Agustina Gorzelany

Personal information
- Born: 11 March 1996 (age 30) Argentina
- Height: 160 cm (5 ft 3 in)
- Weight: 63 kg (139 lb)

Sport
- Sport: Field hockey
- Position: Defender
- Club: Club San Martín

National team
- Years: Team / Caps / Goals
- 2017–: Argentina / 67 / -

Medal record
Women's field hockey
Representing Argentina
Olympic Games
| Silver medal – second place | 2020 Tokyo | Team |
| Bronze medal – third place | 2024 Paris | Team |
World Cup
| Gold medal – first place | 2026 Wavre/Amstelveen |  |
| Silver medal – second place | 2022 Terrassa/Amstelveen |  |
Champions Trophy
| Bronze medal – third place | 2018 Changzhou |  |
Pan American Games
| Gold medal – first place | 2023 Santiago | Team |
Pan American Cup
| Gold medal – first place | 2017 Lancaster |  |
| Gold medal – first place | 2022 Santiago |  |
| Gold medal – first place | 2025 Montevideo |  |
South American Games
| Gold medal – first place | 2018 Cochabamba |  |
Junior World Cup
| Gold medal – first place | 2016 Santiago |  |

= Agustina Gorzelany =

Argentine field hockey player

Agustina Gorzelany (born 11 March 1996) is an Argentine field hockey player. She played for Club San Martín until her transfer to Amsterdamsche Hockey & Bandy Club in the Netherlands for the 2024-2025 season. She returned to Club San Martín in Argentina in May 2025.
Gorzelany also plays for the Argentina national team, winning a silver medal at the 2020 Summer Olympics, and a bronze medal at the 2024 Summer Olympics.

== Hockey career ==
Gorzelany was part of the Argentina Junior National Team at the 2016 Junior World Cup where the team won the gold medal, defeating the Netherlands in the final.

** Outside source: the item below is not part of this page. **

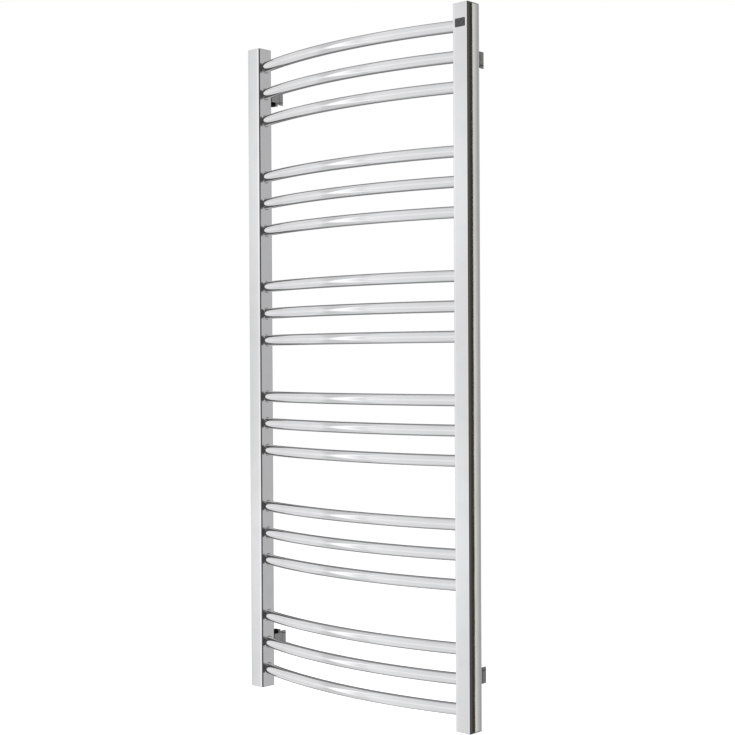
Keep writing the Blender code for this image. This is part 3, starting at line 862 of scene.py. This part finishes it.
def addCards():
    # The dark card stands at the right. Its reflection ends part of the way across the right upright's
    # outer face, and a narrow card that fades outwards stands beside its edge.
    corner = Vector((posts["right"][1].x, edgeCard["faceY"], 0))
    sight = corner - Vector((view["place"][0], view["place"][1], 0))
    along = Vector((-sight.x, sight.y, 0)).normalized()
    across = Vector((along.y, -along.x, 0))
    edge = corner + along * edgeCard["distance"]

    wide, narrow, height = edgeCard["wide"], edgeCard["lightWide"], edgeCard["height"]

    def rampRecipe(stops, width):  # from the card's left edge to its right
        return lambda graph, x: graph.add("ShaderNodeValToRGB", {"stops": stops}, {0: x / width + 0.5})

    addCard("darkCard", edge + across * wide / 2, -along, wide, height,
            emissionLook("darkCard", rampRecipe(edgeCard["dark"], wide)))
    addCard("fadeCard", edge - across * narrow / 2, -along, narrow, height,
            emissionLook("fadeCard", rampRecipe(edgeCard["fade"], narrow)))

    def stripRecipe(graph, x):  # soft all round, brightest off its middle
        side = x / (strip["width"] / 2)
        rise = x.part("Y").math("ABSOLUTE") / (strip["height"] / 2)
        ends = graph.smooth(rise, *strip["endSpan"])
        hump = graph.smooth(side, 1.0, strip["peak"]) * graph.smooth(side, -1.0, strip["peak"])
        level = strip["gain"] * hump * ends
        return graph.add("ShaderNodeCombineColor", {}, {0: level, 1: level, 2: level})

    centre = Vector(strip["centre"])
    facing = Vector((-centre.x, -centre.y, 0)).normalized()
    addCard("stripCard", centre, facing, strip["width"], strip["height"],
            emissionLook("stripCard", stripRecipe, seeThrough=True))


ground = {"half": 9.0, "height": -0.95, "colour": (0.93, 0.93, 0.93, 1), "roughness": 0.9, "glow": 0.62}
lamps = {"key": ((-2.2, -2.4, 1.8), 2.0, 60), "top": ((0.4, -0.6, 2.8), 2.2, 40)}  # place, size, power


def addFloor():
    data = bpy.data.meshes.new("floor")
    bm = bmesh.new()
    bmesh.ops.create_grid(bm, x_segments=1, y_segments=1, size=ground["half"],
                          matrix=Matrix.Translation((0, 0, ground["height"])))
    bm.to_mesh(data)
    bm.free()
    floor = bpy.data.objects.new("floor", data)
    bpy.context.scene.collection.objects.link(floor)
    pale = bpy.data.materials.new("paleFloor")
    pale.use_nodes = True
    graph = Graph(pale.node_tree)
    shader = graph.add("ShaderNodeBsdfPrincipled", {}, {
        "Base Color": ground["colour"], "Roughness": ground["roughness"],
        "Emission Color": (1, 1, 1, 1), "Emission Strength": ground["glow"]})
    graph.add("ShaderNodeOutputMaterial", {}, {"Surface": shader})
    data.materials.append(pale)
    floor.visible_glossy = False


def addLight(name, place, size, power):
    data = bpy.data.lights.new(name, "AREA")
    data.shape, data.size, data.size_y, data.energy = "RECTANGLE", size, size, power
    light = bpy.data.objects.new(name, data)
    bpy.context.scene.collection.objects.link(light)
    light.location = place
    light.rotation_euler = (-Vector(place)).to_track_quat("-Z", "Y").to_euler()
    light.visible_glossy = light.visible_camera = False


addCamera()
addWorld()
addCards()
addFloor()
for lamp, (place, size, power) in lamps.items():
    addLight(lamp, place, size, power)
bpy.context.scene.view_settings.view_transform = "Standard"
bpy.context.scene.view_settings.look = "None"
print("studio made")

In 2017, Gorzelany was called into the senior national women's team, and was part of the team that won the 2017 Pan American Cup.

She was part of the national squad that won the 2022 Pan American Cup. In 2022 she also won the 2021-22 Hockey Pro League and the silver medal at the 2022 World Cup. In 2023 she won the gold medal at 2023 Pan American Games.

In 2020, she won the silver medal with Argentina at the 2020 Tokyo Summer Olympics, and she also won the bronze medal with Las Leonas at the 2024 Paris Summer Olympics.